Signal: “Regulatory clarity” breaks down when legislation starts defining product form, not just oversight.
Why it matters: The hardest part of crypto regulation isn’t assigning agencies; it’s deciding what kind of systems lawmakers are willing to recognize.

Event: Congressional leadership postponed hearings and reopened negotiations rather than forcing a vote.
Signal: There is still no stable consensus on how digital assets map to existing financial law.
Why it matters: This suggests regulation will arrive piecemeal, through design compromises, not grand frameworks.

Event: Stablecoin yield provisions became a flashpoint, drawing in banks, crypto firms, and the White House.
Signal: Stablecoins sit directly on the fault line between software and banking.
Why it matters: How lawmakers treat stablecoin rewards effectively answers whether these products are deposits, payment rails, or something new.

What's next?

As this arc develops, a few questions keep coming:

  • whether stablecoins are ultimately regulated as software products or balance-sheet (or banking) products
  • whether decentralization is treated as a legitimate regulatory endpoint or a transitional phase (or, will some version of permissible decentralization require centralized guardrails, and if so, can decentralized technologies ever legally interoperate with the traditional financial system).
  • whether “regulatory clarity” converges on a single framework or fractures by product type (will stablecoins need to be regulated differently than DEXs or will token issuers be regulated differently than crypto payment or lending protocols?)

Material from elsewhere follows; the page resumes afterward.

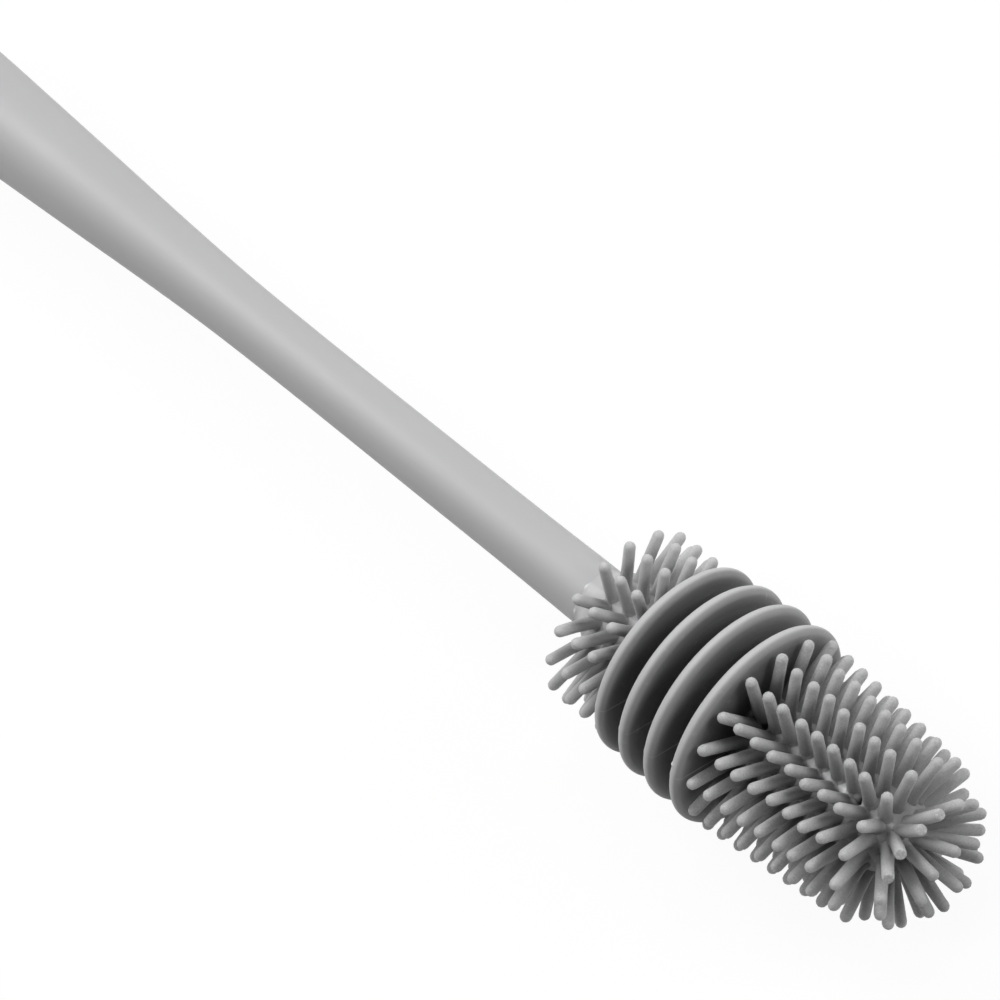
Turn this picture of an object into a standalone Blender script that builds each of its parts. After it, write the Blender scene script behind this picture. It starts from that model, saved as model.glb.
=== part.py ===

Sure, there's nuance here, but also, each one determines what kinds of systems can exist at scale.

Closing thought

This week’s standoff wasn’t a step backward so much as a moment of clarity.

It showed that crypto’s regulatory challenge isn’t just about winning friendlier rules, but instead it's about resolving a deeper design conflict between open systems and institutional law.

That’s why this debate keeps resurfacing, and why it will keep shaping what gets built over the long term.